Since the international court was created two years ago, the Bush administration has made bilateral agreements with 90 countries to exempt its troops, and Mr. Cunningham said that that effort would continue.
This year's draft resolution, introduced last month and then withdrawn in the face of objections, extended protection to American soldiers participating in United Nations-approved peacekeeping forces beyond the current expiration date of June 30.
That same day, next Wednesday, Iraq regains sovereignty and the predominantly American force there becomes a United Nations-mandated one. The United States had consequently been pressing hard for a vote before then.

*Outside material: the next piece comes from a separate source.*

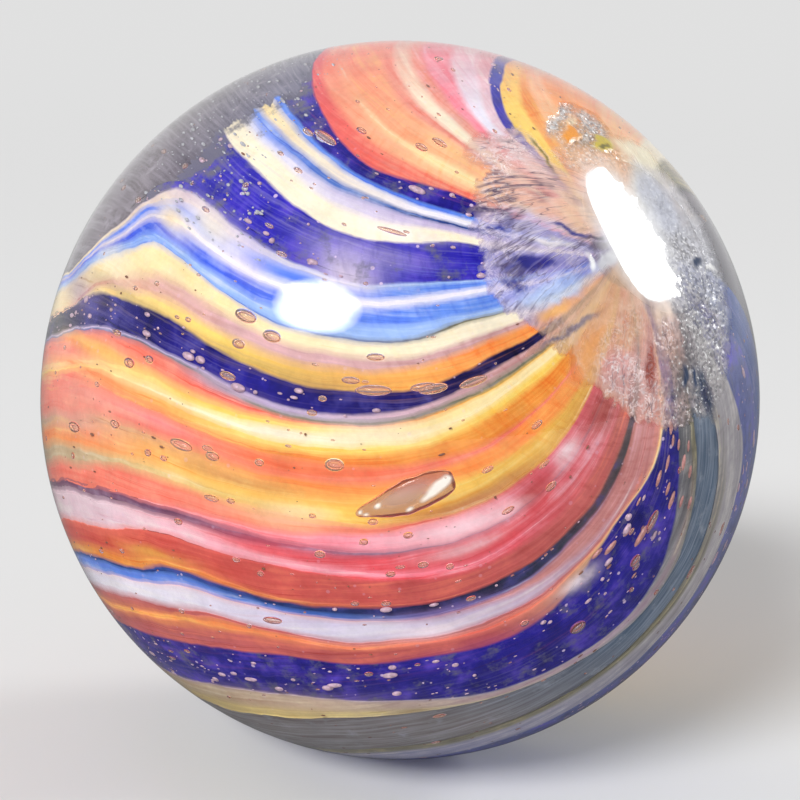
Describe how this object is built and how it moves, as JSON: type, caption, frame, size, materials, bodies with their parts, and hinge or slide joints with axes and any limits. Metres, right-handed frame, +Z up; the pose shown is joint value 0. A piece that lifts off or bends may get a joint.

Though there were three abstentions in last year's vote and several more expected this year, American diplomats in May said they felt confident they could obtain support for a routine "technical rollover" of the measure.
Mr. Annan's appeal to Security Council unity, however, caused several nations to rethink their backing of the original resolution and of their reluctance to be seen as defying the United States. By Monday, 8 of the 15 countries let it be known that they would abstain — an outcome that would deny the United States the votes needed for passage.
Tuesday evening, American diplomats circulated a new version aimed at meeting a major objection — language in the original proposal that expressed the intention to renew the one-year exemption each July 1 for further 12-month periods "for as long as may be necessary."
Mr. Annan had protested that this clause served to perpetuate United Nations approval of what had been considered a temporary emergency departure from international law.
That paragraph had been eliminated in the new version, and new language was inserted that pledged that this request for a one-year exemption would be the final one.
That attempt to bridge the differences did not work, and Mr. Muñoz said that while he thought the United States decision had been "too rushed," it was probably the best one under the circumstances.
"Better not to present the draft resolution to a vote when the council appears to be divided," he said. "Better not to be divided after the consensus and the unity that we showed on Iraq."